=== TO DO ===
Write out every line of the material exactly as it appears.

=== SOURCE EXCERPT ===

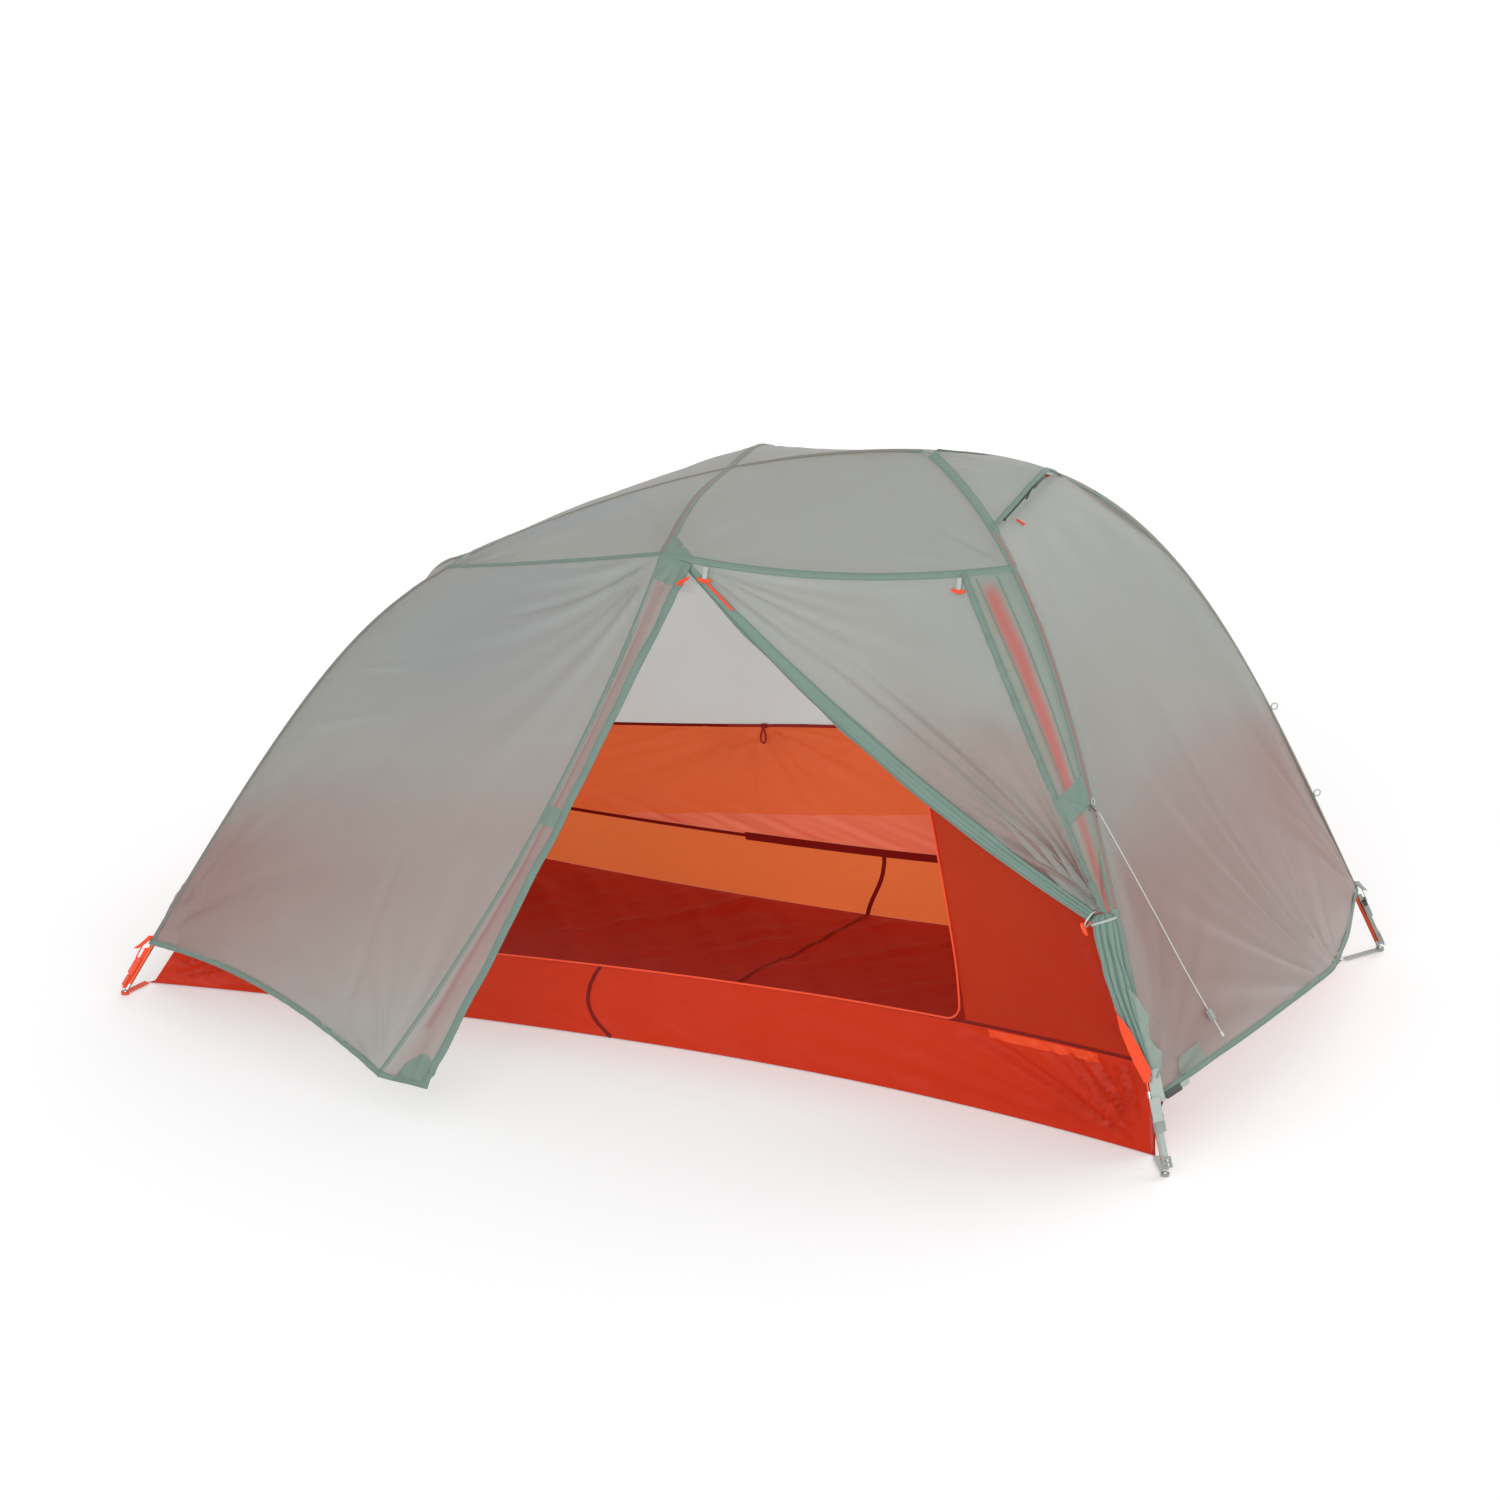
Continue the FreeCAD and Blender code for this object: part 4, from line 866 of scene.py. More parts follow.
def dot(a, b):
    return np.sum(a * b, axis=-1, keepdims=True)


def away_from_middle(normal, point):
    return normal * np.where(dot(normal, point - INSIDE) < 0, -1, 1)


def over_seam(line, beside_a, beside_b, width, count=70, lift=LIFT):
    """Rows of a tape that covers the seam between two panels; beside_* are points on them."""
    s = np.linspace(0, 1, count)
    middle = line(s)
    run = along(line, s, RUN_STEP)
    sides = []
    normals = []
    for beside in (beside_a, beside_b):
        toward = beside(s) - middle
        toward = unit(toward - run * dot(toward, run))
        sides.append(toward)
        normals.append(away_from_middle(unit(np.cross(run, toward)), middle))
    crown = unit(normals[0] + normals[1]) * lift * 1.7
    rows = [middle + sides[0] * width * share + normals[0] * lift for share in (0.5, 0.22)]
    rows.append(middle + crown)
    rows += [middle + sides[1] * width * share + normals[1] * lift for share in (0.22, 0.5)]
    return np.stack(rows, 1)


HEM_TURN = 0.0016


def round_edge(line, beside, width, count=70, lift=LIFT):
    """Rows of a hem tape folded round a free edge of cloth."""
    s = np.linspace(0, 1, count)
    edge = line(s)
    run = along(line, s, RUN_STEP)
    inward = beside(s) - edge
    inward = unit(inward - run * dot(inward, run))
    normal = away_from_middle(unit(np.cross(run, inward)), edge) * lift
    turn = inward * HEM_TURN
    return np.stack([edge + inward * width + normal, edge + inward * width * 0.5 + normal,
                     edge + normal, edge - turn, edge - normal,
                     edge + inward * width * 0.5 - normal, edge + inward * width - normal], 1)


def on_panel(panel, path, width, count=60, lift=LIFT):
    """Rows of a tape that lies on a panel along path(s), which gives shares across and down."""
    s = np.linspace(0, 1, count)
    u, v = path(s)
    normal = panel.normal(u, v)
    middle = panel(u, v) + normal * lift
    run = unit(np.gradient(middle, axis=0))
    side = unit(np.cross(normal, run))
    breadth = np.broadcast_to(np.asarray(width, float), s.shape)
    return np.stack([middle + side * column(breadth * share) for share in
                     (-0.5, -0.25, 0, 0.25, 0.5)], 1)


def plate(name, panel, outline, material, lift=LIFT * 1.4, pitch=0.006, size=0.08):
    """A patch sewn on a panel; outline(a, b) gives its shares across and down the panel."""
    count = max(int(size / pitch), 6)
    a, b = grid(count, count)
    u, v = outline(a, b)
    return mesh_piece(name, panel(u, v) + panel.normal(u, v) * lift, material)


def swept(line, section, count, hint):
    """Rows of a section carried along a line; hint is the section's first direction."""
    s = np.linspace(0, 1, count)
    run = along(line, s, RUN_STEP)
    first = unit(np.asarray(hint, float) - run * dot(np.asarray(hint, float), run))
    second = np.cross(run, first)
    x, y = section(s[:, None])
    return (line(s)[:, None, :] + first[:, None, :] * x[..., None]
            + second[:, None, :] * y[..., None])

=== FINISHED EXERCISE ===
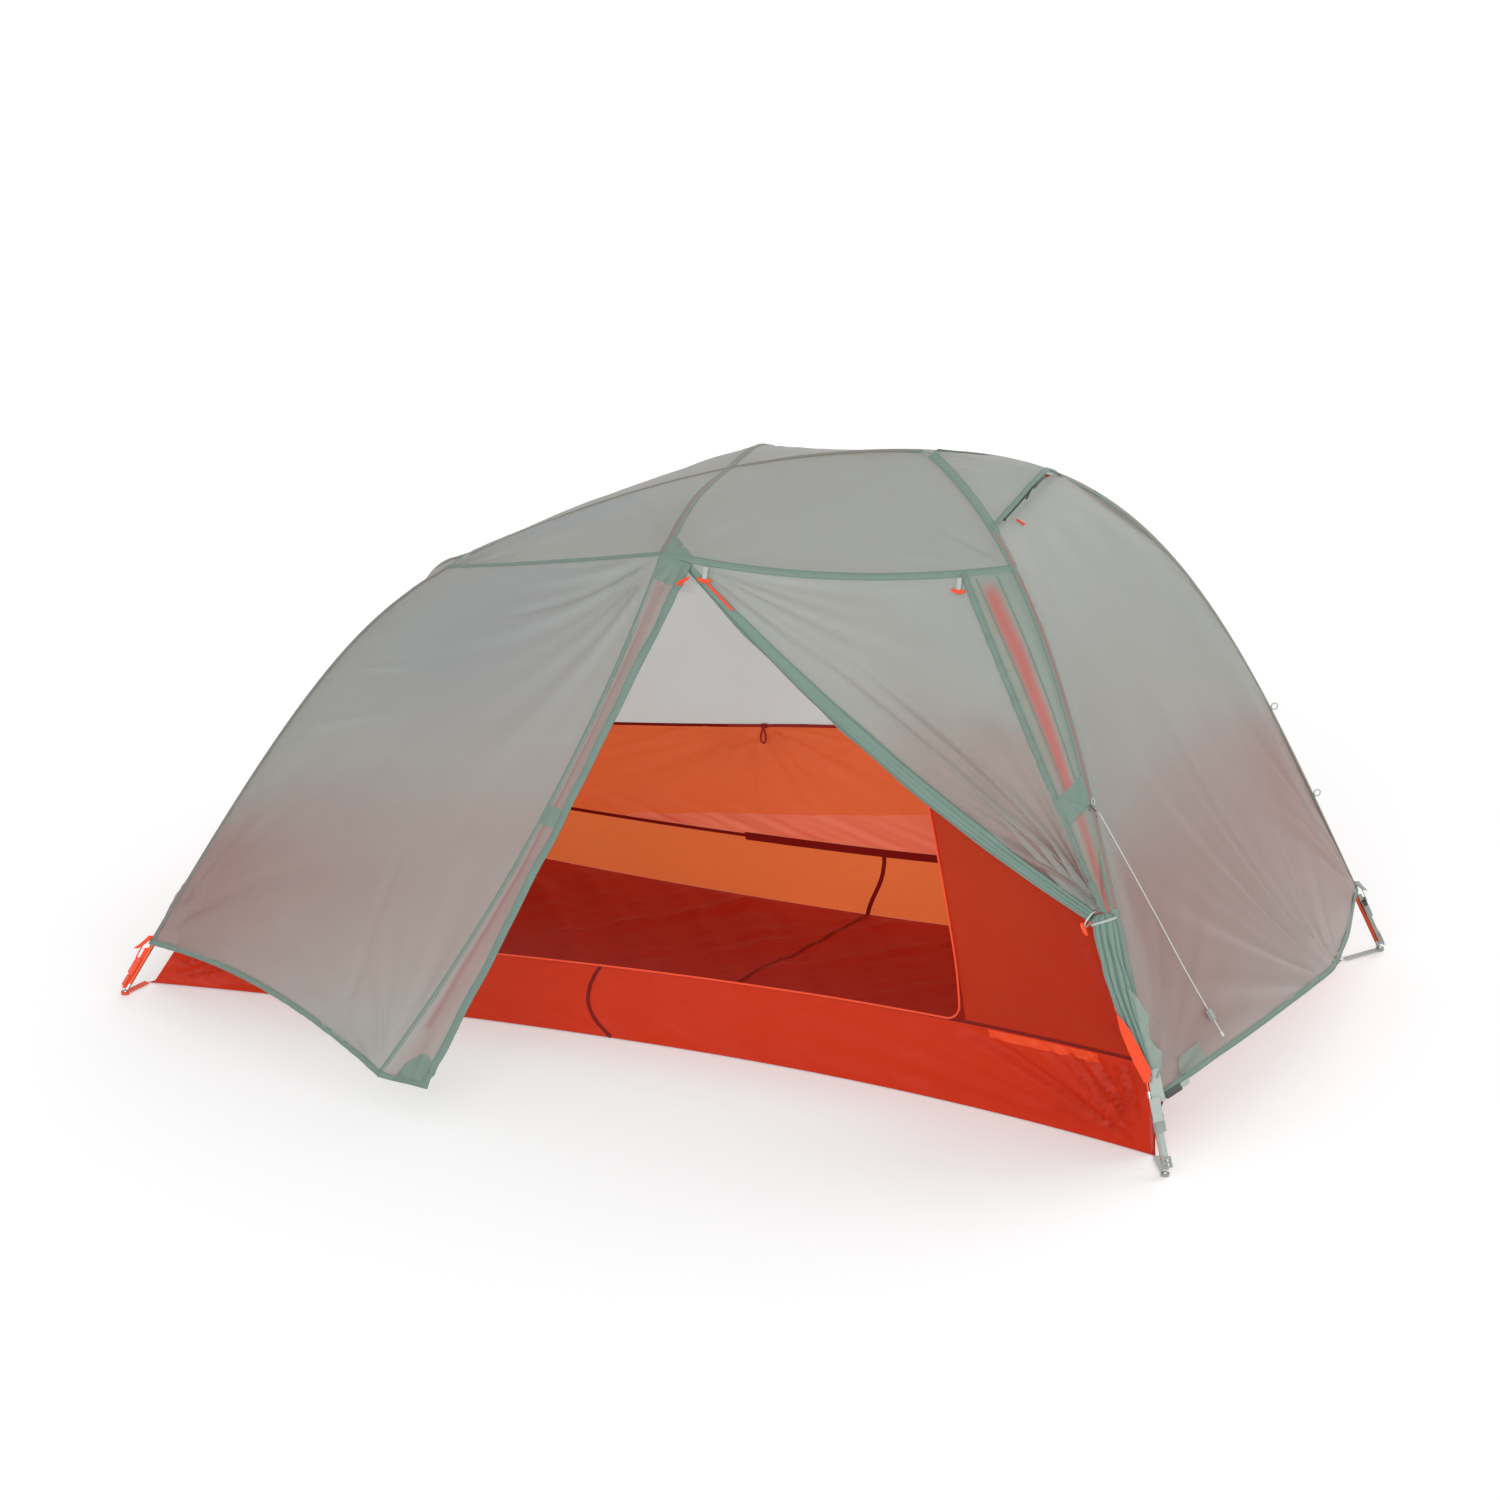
Continue the FreeCAD and Blender code for this object: part 4, from line 866 of scene.py. More parts follow.
def dot(a, b):
    return np.sum(a * b, axis=-1, keepdims=True)


def away_from_middle(normal, point):
    return normal * np.where(dot(normal, point - INSIDE) < 0, -1, 1)


def over_seam(line, beside_a, beside_b, width, count=70, lift=LIFT):
    """Rows of a tape that covers the seam between two panels; beside_* are points on them."""
    s = np.linspace(0, 1, count)
    middle = line(s)
    run = along(line, s, RUN_STEP)
    sides = []
    normals = []
    for beside in (beside_a, beside_b):
        toward = beside(s) - middle
        toward = unit(toward - run * dot(toward, run))
        sides.append(toward)
        normals.append(away_from_middle(unit(np.cross(run, toward)), middle))
    crown = unit(normals[0] + normals[1]) * lift * 1.7
    rows = [middle + sides[0] * width * share + normals[0] * lift for share in (0.5, 0.22)]
    rows.append(middle + crown)
    rows += [middle + sides[1] * width * share + normals[1] * lift for share in (0.22, 0.5)]
    return np.stack(rows, 1)


HEM_TURN = 0.0016


def round_edge(line, beside, width, count=70, lift=LIFT):
    """Rows of a hem tape folded round a free edge of cloth."""
    s = np.linspace(0, 1, count)
    edge = line(s)
    run = along(line, s, RUN_STEP)
    inward = beside(s) - edge
    inward = unit(inward - run * dot(inward, run))
    normal = away_from_middle(unit(np.cross(run, inward)), edge) * lift
    turn = inward * HEM_TURN
    return np.stack([edge + inward * width + normal, edge + inward * width * 0.5 + normal,
                     edge + normal, edge - turn, edge - normal,
                     edge + inward * width * 0.5 - normal, edge + inward * width - normal], 1)


def on_panel(panel, path, width, count=60, lift=LIFT):
    """Rows of a tape that lies on a panel along path(s), which gives shares across and down."""
    s = np.linspace(0, 1, count)
    u, v = path(s)
    normal = panel.normal(u, v)
    middle = panel(u, v) + normal * lift
    run = unit(np.gradient(middle, axis=0))
    side = unit(np.cross(normal, run))
    breadth = np.broadcast_to(np.asarray(width, float), s.shape)
    return np.stack([middle + side * column(breadth * share) for share in
                     (-0.5, -0.25, 0, 0.25, 0.5)], 1)


def plate(name, panel, outline, material, lift=LIFT * 1.4, pitch=0.006, size=0.08):
    """A patch sewn on a panel; outline(a, b) gives its shares across and down the panel."""
    count = max(int(size / pitch), 6)
    a, b = grid(count, count)
    u, v = outline(a, b)
    return mesh_piece(name, panel(u, v) + panel.normal(u, v) * lift, material)


def swept(line, section, count, hint):
    """Rows of a section carried along a line; hint is the section's first direction."""
    s = np.linspace(0, 1, count)
    run = along(line, s, RUN_STEP)
    first = unit(np.asarray(hint, float) - run * dot(np.asarray(hint, float), run))
    second = np.cross(run, first)
    x, y = section(s[:, None])
    return (line(s)[:, None, :] + first[:, None, :] * x[..., None]
            + second[:, None, :] * y[..., None])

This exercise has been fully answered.